Turned Me To Stone All Right.
- The Medusa Touch review by NC
There is some important stuff trying to claw its way to the surface of this film:- how can we stop the insanity of spending billions on arms and war, whilst spending pennies on peace? How can we stop the insanity of spending billions on space travel and nuclear energy, whilst spending peanuts on poverty and clean energy? If you had the power to crumble in your hand the whole stinking establishment, (the lawyers and judges, the politicians, businessmen, churchmen and royalty who represent this evil madness), how would you do it? Unfortunately this interesting, political light only splutters into life now and again; and in the end the film stops short of concentrating on WHY one man may hew this power, in favour of the crowd-pleasing option of him just doing it, accompanied by spectacular special effects.

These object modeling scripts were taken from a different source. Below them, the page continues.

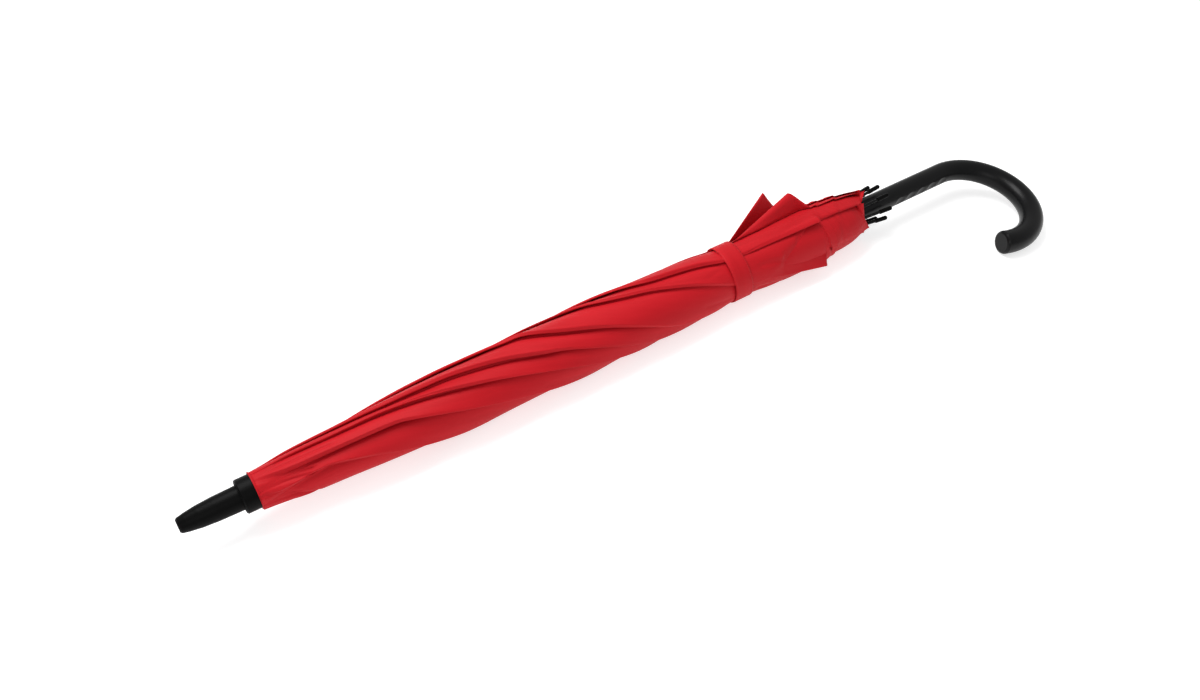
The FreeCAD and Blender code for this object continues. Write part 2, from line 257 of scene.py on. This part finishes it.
red = add(t, "ShaderNodeMix", -500, -500, _data_type="RGBA", Factor=painted_pull_shade.outputs[0],
          A=linear("#A80D17"), B=linear("#B4131D"))
cloth = add(t, "ShaderNodeBsdfPrincipled", 0, 0, Base_Color=red.outputs["Result"], Roughness=0.6,
            Normal=soft.outputs[0])
cloth.inputs["Specular IOR Level"].default_value = 0.13
cloth.inputs["Sheen Weight"].default_value = 0.04
cloth.inputs["Sheen Roughness"].default_value = 0.4
cloth.inputs["Sheen Tint"].default_value = linear("#FF6A60")
add(t, "ShaderNodeOutputMaterial", 300, 0, Surface=cloth.outputs[0])

dress("canopy_rosette", fabric)


# CANOPY GORES
# Eight triangles of cloth, sewn to one another along the ribs. Each is folded down its middle, and all
# eight double folds are wound the same way round the closed frame, each over the next, so that the
# folded edges run round the roll in long spirals. Lengths here are mm, and angles are degrees round the
# shaft from +Y towards +Z. Hems and folds past the strap are loose.
def curve(points, blur=7):
    """A smooth line through (x, value) points."""
    px, py = zip(*points)
    grid = np.arange(-80.0, 721.0)
    line = np.interp(grid, px, py)
    bell = np.exp(-0.5 * (np.arange(-3 * blur, 3 * blur + 1) / blur) ** 2)
    line = np.convolve(np.pad(line, 3 * blur, mode="edge"), bell / bell.sum(), "valid")
    return lambda x: np.interp(x, grid, line)


# the cut of a gore: it starts at the collar, and its hem is cut in a curve from the seams in to the fold
gore_start, hem_at_fold, hem_at_seam = -10, 536, 621
hem_drop = hem_at_seam - hem_at_fold
hem_power = 1.15

# the radius of the roll, and the radius of the seams inside it, which lie on the ribs
outside = curve([(-12, 14.5), (7, 16.0), (14, 17.2), (35, 18.6), (57, 19.9), (85, 22.4), (117, 25.0),
                 (149, 26.6), (199, 27.4), (234, 28.2), (289, 28.6), (328, 28.4), (368, 28.6),
                 (395, 28.0), (412, 26.9), (424, 25.2), (456, 25.2), (470, 26.8), (500, 28.2),
                 (540, 28.6), (570, 28.7), (595, 27.4), (621, 23.6)], 5)
inside = curve([(-12, 14.1), (20, 14.5), (560, 14.6), (585, 15.0), (625, 18.9)], 5)

# where the folded edge of each gore lies round the roll
folds = [
    [(-10, 106), (10, 121), (20, 124), (60, 126), (100, 129), (120, 141), (132, 148), (150, 158),
     (180, 174), (210, 189), (260, 218), (340, 268), (424, 318), (450, 326), (600, 330)],
    [(-10, 74), (20, 79.5), (48, 85), (75, 89), (88, 91), (105, 97), (128, 107), (148, 117), (168, 127),
     (188, 137), (214, 151), (240, 165), (300, 203), (360, 245), (424, 286), (450, 292), (600, 296)],
    [(-10, 38), (50, 62), (76, 71), (96, 79), (113, 83), (128, 86), (148, 89), (163, 94), (183, 102),
     (200, 110), (215, 120), (232, 130), (245, 136), (265, 150), (282, 162), (295, 172), (340, 208),
     (424, 250), (450, 256), (600, 262)],
    [(-10, -5), (60, 25), (100, 42), (180, 58), (218, 67.5), (228, 82), (240, 95.5), (250, 105),
     (265, 116), (280, 126), (295, 137), (310, 150), (325, 162), (340, 175), (355, 188), (380, 203),
     (424, 220), (450, 226), (600, 230)],
    [(-10, -50), (100, 0), (200, 26), (250, 44), (275, 58), (288, 70), (298, 80), (308, 87), (320, 94),
     (335, 101), (345, 106), (360, 116), (380, 129), (400, 144), (415, 156), (424, 165), (450, 183),
     (550, 192)],
    [(-10, -95), (100, -42), (200, -10), (260, 30), (290, 46), (310, 58), (325, 68), (338, 77), (350, 84),
     (370, 90), (390, 96), (405, 102), (421, 111), (450, 114), (535, 116), (600, 118)],
    [(-10, -140), (100, -98), (200, -58), (300, -2), (380, 30), (424, 44), (450, 64), (480, 76),
     (600, 82)],
    [(-10, -188), (41, -208), (66, -193), (85, -182), (100, -172), (200, -112), (300, -50), (400, 6),
     (424, 24), (450, 46), (480, 60), (600, 64)],
]
fold_at = [curve(f, 4) for f in folds]

# how far each folded edge stands off the roll
lifts = [
    [(-10, 0.4), (5, 1.6), (20, 2.2), (90, 2.6), (108, 1.6), (125, 0.5), (600, 0.3)],
    [(-10, 0.3), (60, 0.8), (100, 1.2), (160, 1.2), (190, 0.5), (600, 0.3)],
    [(-10, 0.3), (90, 0.8), (130, 1.6), (180, 2.4), (230, 2.0), (245, 0.6), (600, 0.3)],
    [(-10, 0.3), (210, 0.8), (222, 2.4), (270, 2.2), (300, 1.0), (340, 0.5), (600, 0.3)],
    [(-10, 0.3), (260, 1.6), (330, 1.8), (390, 1.2), (420, 0.6), (600, 0.5)],
    [(-10, 0.3), (280, 1.6), (350, 2.0), (415, 2.2), (440, 0.3), (600, 0.3)],
    [(-10, 0.3), (600, 0.3)],
    [(-10, 0.4), (30, 2.0), (60, 1.8), (75, 0.4), (600, 0.3)],
]
lift_at = [curve(f, 5) for f in lifts]

# how deep the cloth sinks in along each folded edge, on the side that the edge lies over
sinks = [
    [(-5, 0.6), (8, 2.8), (95, 2.8), (120, 0.8), (160, 0.1), (600, 0.0)],
    [(20, 0.6), (90, 2.0), (165, 2.2), (190, 0.8), (220, 0.1), (600, 0.0)],
    [(60, 0.6), (120, 1.6), (180, 2.6), (235, 2.2), (262, 0.4), (600, 0.0)],
    [(190, 0.8), (218, 2.2), (300, 2.2), (340, 0.8), (370, 0.2), (600, 0.0)],
    [(230, 0.8), (290, 1.8), (390, 1.8), (424, 0.8), (450, 0.0), (600, 0.0)],
    [(230, 0.4), (340, 1.6), (352, 2.4), (405, 2.4), (424, 1.2), (440, 0.4), (456, 1.8), (530, 2.0),
     (545, 0.0), (600, 0.0)],
    [(300, 0.5), (424, 0.5), (450, 0.0), (600, 0.0)],
    [(0, 0.8), (12, 2.6), (58, 2.6), (80, 0.6), (100, 0.0), (600, 0.0)],
]
sink_at = [curve(f, 5) for f in sinks]

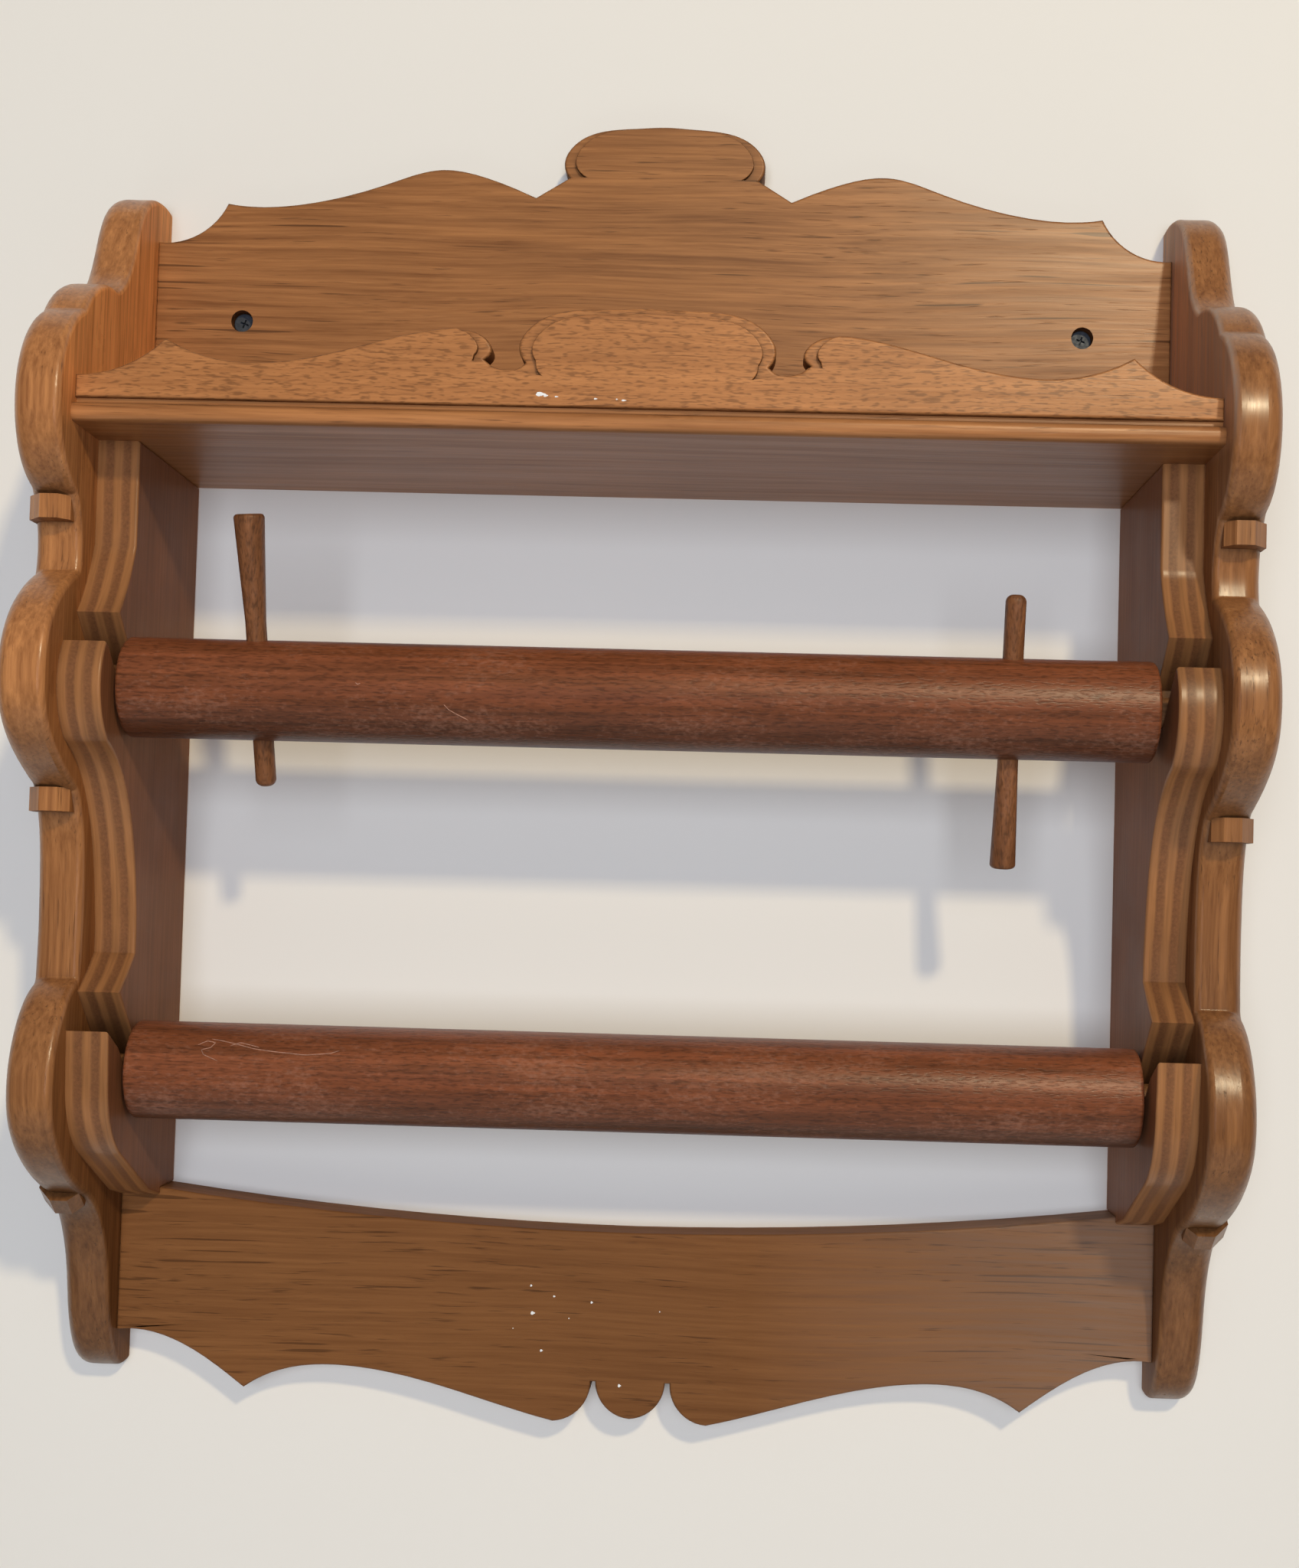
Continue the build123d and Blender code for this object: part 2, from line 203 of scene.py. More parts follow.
def grain_pattern(add, vector, stretch, detail, roughness=0.5):
    """A pattern of noise drawn out along the grain: its spots are about 1 / stretch metres long and wide."""
    drawn_out = add("Mapping", {"Vector": vector, "Scale": stretch})
    return add("TexNoise", {"Vector": drawn_out, "Scale": 1.0, "Detail": detail, "Roughness": roughness})


def mottled(add, base, scale, detail, low, high, darker, lighter):
    """A colour that fine noise breaks up between two shades, and that noise."""
    place = add("TexCoord")
    noise = add("TexNoise", {"Vector": place.outputs["Object"], "Scale": scale, "Detail": detail})
    shade = add("MapRange", {"Value": noise, "From Min": low, "From Max": high, "To Min": darker,
        "To Max": lighter})
    return add("VectorMath", {0: base[:3], 1: shade}, operation="MULTIPLY"), noise


def stained_oak(name, turn, heart, tone, grain=0.8, roughness=0.36, edge_tone=0.62, edge_gloss=0.15,
                edge_span=(0.55, 0.97), gloss_level=0.5, edge_rough=0.25, coat=0.0, cracks=0.0, flecks=0.0,
                foot_tone=1.0, head_painted_light=None, inward=(1.0, 0.0, 0.0), painted_underside_shade=1.0, end_painted_sheen=0.0,
                head_painted_sheen=0.0):
    """Oak, stained golden brown and brush-varnished.

    The stain lies darker in the soft early wood of each growth ring and darkest in the open pores,
    which are thin dashes along the grain. Surfaces turned away from the front are darker where asked:
    partly the deeper stain that sawn edges soak up, partly painted shade, as on the shelf's underside.
    The varnish fills most pores, so they only dent it a little, and it gives a soft gloss on the faces;
    the sawn edges soak it up and stay duller. Painted shade darkens the creases and the undersides,
    the colour grows darker towards the bottom, and painted light and a painted sheen lighten the
    inward sides above the shelf; a painted sheen also pales one end of a board.
    """
    material, add = new_material(name)
    place = add("TexCoord")
    along = add("Mapping", {"Vector": place.outputs["Object"], "Rotation": turn, "Location": heart})
    # Long slow waves bend the grain, some 20 cm along the board
    wobble = grain_pattern(add, along, (4, 9, 9), 2.0)
    bent = add("VectorMath", {0: wobble.outputs["Color"], 1: (0.0, 0.014, 0.014), 2: along},
        operation="MULTIPLY_ADD")
    rings = add("TexWave", {"Vector": bent, "Scale": 0.314 / size("oak_ring"), "Distortion": 1.5, "Detail": 2.0,
        "Detail Scale": 1.5, "Detail Roughness": 0.6}, wave_type="RINGS", rings_direction="X",
        wave_profile="SAW")
    # Fibres, about 0.8 mm wide and 60 mm long
    fibres = grain_pattern(add, bent, (16, 620, 620), 4.0, 0.62)
    # Streaks of stain, about 6 mm wide and 200 mm long
    streaks = grain_pattern(add, bent, (5, 160, 160), 3.0, 0.55)
    # Pores, about 0.4 mm wide and 20 mm long, drawn a little coarser so that they show
    pores = grain_pattern(add, bent, (42, 1000, 1000), 2.0, 0.6)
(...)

'The Medusa Touch' consists of a police investigation into the assault on John Morlar, a writer, and someone who claims to be able to cause disasters just by thinking of them. Flashbacks into Morlar's life flesh out the story. It never really becomes more than a just above average policier (and only then because of the outstanding cast) with an element of average, fairly boring, horror thrown in for good measure.
Richard Burton gets top-billing, though we see him only sporadically, in the flashbacks. Even so, there are a few scenes, especially one in a courtroom, where he shifts into top gear, and if the hairs on the back of your neck don't start to tingle you've probably just passed away peacefully. The great Lino Ventura plays Inspector Brunel. (How good would it have been to see a confrontation between Burton and him?) He isn't given very much more to do than shuffle about asking questions, and, whereas his quality cannot help but shine through, it does seem a waste of a major talent. Lee Remick is too cool. What an effort it appears to be to raise an eyebrow, let alone the voice or an emotion. Michael Byrne, Derek Jacobi, Harry Andrews, Alan Badel, Michael Hordern, Robert Lang, Avril Elgar, are all, as you would expect, excellent, and lift the film considerably.
There is unintentional hilarity at the end, as polystyrene columns straight off the sets of 'Dr. Who' or 'Blake's 7' rain down on a crowd pretending to be terrified.